▶ **What needs to be done**
From the data that follows, print exactly the lines starting at the one containing "The Blender code" and ending at the one containing "return leaf(place, *ends, width, lift=lift, arch=2.2, bend=bend)"; include both of them and nothing more.

— START Exercise input —

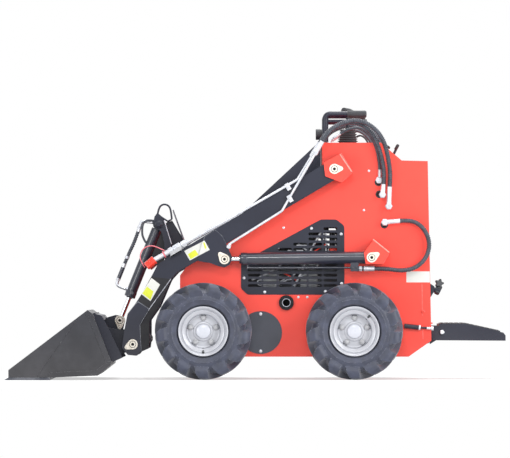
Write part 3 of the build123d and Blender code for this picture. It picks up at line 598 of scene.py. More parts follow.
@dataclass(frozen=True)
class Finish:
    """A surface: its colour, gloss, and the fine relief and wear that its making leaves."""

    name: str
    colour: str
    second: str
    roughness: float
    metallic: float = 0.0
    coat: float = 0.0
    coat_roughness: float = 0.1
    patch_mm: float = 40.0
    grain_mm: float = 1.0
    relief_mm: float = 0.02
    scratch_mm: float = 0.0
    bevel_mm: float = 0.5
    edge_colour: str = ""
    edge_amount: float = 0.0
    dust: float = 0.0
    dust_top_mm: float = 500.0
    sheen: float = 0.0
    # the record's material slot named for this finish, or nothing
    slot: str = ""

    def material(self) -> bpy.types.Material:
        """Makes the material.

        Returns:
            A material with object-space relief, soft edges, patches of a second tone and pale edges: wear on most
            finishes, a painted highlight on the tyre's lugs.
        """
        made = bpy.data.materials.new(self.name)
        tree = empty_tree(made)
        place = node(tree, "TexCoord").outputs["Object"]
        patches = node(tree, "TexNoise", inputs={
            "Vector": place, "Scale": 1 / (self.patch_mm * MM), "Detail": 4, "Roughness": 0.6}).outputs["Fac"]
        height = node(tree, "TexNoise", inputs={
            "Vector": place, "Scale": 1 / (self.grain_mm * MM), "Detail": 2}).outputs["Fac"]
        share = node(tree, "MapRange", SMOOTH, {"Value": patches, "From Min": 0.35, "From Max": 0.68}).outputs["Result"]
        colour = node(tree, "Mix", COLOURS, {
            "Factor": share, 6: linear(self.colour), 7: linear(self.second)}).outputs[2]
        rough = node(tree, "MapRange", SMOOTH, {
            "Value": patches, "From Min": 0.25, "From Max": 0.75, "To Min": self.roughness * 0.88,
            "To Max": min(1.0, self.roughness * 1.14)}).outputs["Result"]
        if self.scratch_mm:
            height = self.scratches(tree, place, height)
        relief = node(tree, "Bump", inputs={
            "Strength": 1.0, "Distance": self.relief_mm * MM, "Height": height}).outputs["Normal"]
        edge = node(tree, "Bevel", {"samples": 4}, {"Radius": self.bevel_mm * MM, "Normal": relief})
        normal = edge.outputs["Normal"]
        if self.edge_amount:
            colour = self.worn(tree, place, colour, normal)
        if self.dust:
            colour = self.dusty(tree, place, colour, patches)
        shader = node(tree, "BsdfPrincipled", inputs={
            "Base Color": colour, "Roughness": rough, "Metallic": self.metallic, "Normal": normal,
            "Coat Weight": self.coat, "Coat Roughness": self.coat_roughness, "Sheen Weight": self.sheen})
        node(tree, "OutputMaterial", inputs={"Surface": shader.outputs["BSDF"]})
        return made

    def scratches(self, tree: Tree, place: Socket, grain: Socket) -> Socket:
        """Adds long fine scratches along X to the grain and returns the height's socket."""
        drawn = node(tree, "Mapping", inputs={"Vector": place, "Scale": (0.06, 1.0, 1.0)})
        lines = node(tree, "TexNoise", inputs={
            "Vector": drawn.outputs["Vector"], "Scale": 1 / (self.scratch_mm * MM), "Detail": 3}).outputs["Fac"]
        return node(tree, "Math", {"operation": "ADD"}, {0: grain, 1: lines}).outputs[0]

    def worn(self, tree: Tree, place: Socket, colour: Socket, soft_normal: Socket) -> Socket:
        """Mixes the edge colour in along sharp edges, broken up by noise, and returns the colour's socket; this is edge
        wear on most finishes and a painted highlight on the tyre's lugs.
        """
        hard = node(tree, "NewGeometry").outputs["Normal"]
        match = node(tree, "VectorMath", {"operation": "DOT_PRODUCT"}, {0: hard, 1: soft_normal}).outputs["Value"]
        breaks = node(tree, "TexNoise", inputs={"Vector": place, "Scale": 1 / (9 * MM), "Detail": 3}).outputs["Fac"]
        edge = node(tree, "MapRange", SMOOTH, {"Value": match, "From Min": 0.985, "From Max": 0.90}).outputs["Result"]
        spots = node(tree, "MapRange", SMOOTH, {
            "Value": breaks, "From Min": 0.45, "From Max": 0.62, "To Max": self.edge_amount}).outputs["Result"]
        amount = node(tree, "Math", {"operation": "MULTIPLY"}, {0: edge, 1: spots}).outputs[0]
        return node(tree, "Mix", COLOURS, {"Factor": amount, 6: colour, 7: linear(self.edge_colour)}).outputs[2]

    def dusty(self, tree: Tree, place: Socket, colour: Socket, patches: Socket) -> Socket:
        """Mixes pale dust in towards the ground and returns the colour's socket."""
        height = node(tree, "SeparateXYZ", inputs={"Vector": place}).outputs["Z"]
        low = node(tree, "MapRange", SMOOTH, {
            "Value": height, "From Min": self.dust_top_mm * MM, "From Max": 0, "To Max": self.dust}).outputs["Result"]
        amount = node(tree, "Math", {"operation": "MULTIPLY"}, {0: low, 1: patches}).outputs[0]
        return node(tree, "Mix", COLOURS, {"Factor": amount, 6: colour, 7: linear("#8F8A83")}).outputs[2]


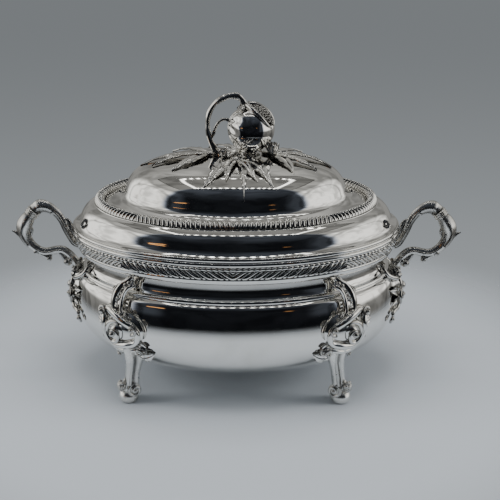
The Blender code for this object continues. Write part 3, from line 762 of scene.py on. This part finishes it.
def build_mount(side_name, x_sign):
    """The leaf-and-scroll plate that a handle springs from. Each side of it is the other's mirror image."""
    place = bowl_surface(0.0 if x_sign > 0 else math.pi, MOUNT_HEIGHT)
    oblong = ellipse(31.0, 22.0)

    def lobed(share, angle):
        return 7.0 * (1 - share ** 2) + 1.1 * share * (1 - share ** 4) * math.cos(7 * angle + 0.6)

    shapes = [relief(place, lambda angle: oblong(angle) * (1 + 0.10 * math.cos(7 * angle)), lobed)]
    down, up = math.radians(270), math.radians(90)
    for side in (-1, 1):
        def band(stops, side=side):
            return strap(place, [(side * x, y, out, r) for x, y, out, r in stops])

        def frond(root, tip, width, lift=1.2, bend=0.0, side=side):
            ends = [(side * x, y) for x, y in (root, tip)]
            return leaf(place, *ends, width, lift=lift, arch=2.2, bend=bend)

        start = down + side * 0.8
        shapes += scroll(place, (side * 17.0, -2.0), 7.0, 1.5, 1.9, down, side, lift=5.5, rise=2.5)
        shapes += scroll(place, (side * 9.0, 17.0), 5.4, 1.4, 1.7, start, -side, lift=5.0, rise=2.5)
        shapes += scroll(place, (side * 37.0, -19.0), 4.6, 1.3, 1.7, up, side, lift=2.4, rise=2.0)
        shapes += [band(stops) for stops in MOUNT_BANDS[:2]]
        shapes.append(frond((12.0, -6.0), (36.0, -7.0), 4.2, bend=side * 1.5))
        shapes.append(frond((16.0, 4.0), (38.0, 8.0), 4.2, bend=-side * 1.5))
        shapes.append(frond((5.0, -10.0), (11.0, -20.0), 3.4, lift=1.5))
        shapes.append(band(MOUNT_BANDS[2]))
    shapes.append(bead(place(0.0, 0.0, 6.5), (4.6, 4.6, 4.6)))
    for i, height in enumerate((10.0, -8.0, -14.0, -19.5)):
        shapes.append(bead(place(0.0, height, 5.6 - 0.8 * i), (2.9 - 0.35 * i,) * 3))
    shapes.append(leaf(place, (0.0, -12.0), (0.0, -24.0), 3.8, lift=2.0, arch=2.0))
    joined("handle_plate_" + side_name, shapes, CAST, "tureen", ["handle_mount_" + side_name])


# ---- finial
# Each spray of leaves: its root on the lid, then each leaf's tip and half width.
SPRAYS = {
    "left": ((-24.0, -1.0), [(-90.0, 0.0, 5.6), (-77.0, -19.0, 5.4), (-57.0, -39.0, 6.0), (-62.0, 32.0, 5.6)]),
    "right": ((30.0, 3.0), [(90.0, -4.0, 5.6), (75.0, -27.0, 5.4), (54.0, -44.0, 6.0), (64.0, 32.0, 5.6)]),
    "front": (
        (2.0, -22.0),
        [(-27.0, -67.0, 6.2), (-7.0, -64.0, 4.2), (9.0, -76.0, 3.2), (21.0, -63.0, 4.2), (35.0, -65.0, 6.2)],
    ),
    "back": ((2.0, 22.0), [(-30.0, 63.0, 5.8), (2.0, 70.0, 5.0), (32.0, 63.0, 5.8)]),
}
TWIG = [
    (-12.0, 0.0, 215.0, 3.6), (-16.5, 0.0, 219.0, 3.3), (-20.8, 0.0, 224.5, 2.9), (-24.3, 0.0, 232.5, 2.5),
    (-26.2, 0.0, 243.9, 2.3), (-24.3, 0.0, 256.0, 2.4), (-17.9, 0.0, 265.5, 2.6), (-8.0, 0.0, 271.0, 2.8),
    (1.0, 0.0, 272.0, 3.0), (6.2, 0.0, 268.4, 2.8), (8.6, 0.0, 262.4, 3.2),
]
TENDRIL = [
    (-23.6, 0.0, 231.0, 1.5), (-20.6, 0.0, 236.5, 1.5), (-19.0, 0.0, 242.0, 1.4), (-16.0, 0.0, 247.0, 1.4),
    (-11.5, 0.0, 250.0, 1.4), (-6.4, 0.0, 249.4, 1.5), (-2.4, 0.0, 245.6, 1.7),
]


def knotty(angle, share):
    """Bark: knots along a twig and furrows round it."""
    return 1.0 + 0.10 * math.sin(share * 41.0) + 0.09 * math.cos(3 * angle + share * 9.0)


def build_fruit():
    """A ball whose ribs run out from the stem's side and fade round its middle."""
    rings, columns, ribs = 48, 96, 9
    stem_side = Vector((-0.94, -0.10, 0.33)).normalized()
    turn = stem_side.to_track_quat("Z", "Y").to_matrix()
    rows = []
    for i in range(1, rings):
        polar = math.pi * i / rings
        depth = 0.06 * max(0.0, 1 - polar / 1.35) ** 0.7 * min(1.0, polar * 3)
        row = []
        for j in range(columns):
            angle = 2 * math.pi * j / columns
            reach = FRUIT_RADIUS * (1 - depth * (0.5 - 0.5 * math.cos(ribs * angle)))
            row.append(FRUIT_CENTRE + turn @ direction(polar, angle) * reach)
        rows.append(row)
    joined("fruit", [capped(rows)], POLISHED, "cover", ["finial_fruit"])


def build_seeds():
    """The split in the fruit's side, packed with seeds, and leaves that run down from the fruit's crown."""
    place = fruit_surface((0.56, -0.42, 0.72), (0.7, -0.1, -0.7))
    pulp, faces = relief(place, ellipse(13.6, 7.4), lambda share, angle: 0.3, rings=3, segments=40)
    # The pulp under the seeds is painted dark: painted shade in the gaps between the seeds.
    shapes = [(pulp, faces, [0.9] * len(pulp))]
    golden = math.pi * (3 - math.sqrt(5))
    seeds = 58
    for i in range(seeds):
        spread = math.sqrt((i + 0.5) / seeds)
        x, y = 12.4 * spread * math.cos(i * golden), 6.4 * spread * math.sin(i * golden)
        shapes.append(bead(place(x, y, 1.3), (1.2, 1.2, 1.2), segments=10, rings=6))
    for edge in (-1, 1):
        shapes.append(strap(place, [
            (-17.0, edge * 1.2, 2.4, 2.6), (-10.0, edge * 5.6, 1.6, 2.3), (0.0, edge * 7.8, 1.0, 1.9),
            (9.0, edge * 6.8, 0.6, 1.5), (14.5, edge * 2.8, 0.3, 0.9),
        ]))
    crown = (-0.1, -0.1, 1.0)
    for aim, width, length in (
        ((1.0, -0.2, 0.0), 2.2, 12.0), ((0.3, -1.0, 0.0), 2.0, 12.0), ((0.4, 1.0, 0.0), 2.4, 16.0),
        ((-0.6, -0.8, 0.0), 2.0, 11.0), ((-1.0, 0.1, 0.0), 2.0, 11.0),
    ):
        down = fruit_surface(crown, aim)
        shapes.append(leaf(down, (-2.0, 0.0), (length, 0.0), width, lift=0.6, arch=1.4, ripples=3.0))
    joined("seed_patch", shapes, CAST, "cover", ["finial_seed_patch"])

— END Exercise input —

▶ **Written response**
The Blender code for this object continues. Write part 3, from line 762 of scene.py on. This part finishes it.
def build_mount(side_name, x_sign):
    """The leaf-and-scroll plate that a handle springs from. Each side of it is the other's mirror image."""
    place = bowl_surface(0.0 if x_sign > 0 else math.pi, MOUNT_HEIGHT)
    oblong = ellipse(31.0, 22.0)

    def lobed(share, angle):
        return 7.0 * (1 - share ** 2) + 1.1 * share * (1 - share ** 4) * math.cos(7 * angle + 0.6)

    shapes = [relief(place, lambda angle: oblong(angle) * (1 + 0.10 * math.cos(7 * angle)), lobed)]
    down, up = math.radians(270), math.radians(90)
    for side in (-1, 1):
        def band(stops, side=side):
            return strap(place, [(side * x, y, out, r) for x, y, out, r in stops])

        def frond(root, tip, width, lift=1.2, bend=0.0, side=side):
            ends = [(side * x, y) for x, y in (root, tip)]
            return leaf(place, *ends, width, lift=lift, arch=2.2, bend=bend)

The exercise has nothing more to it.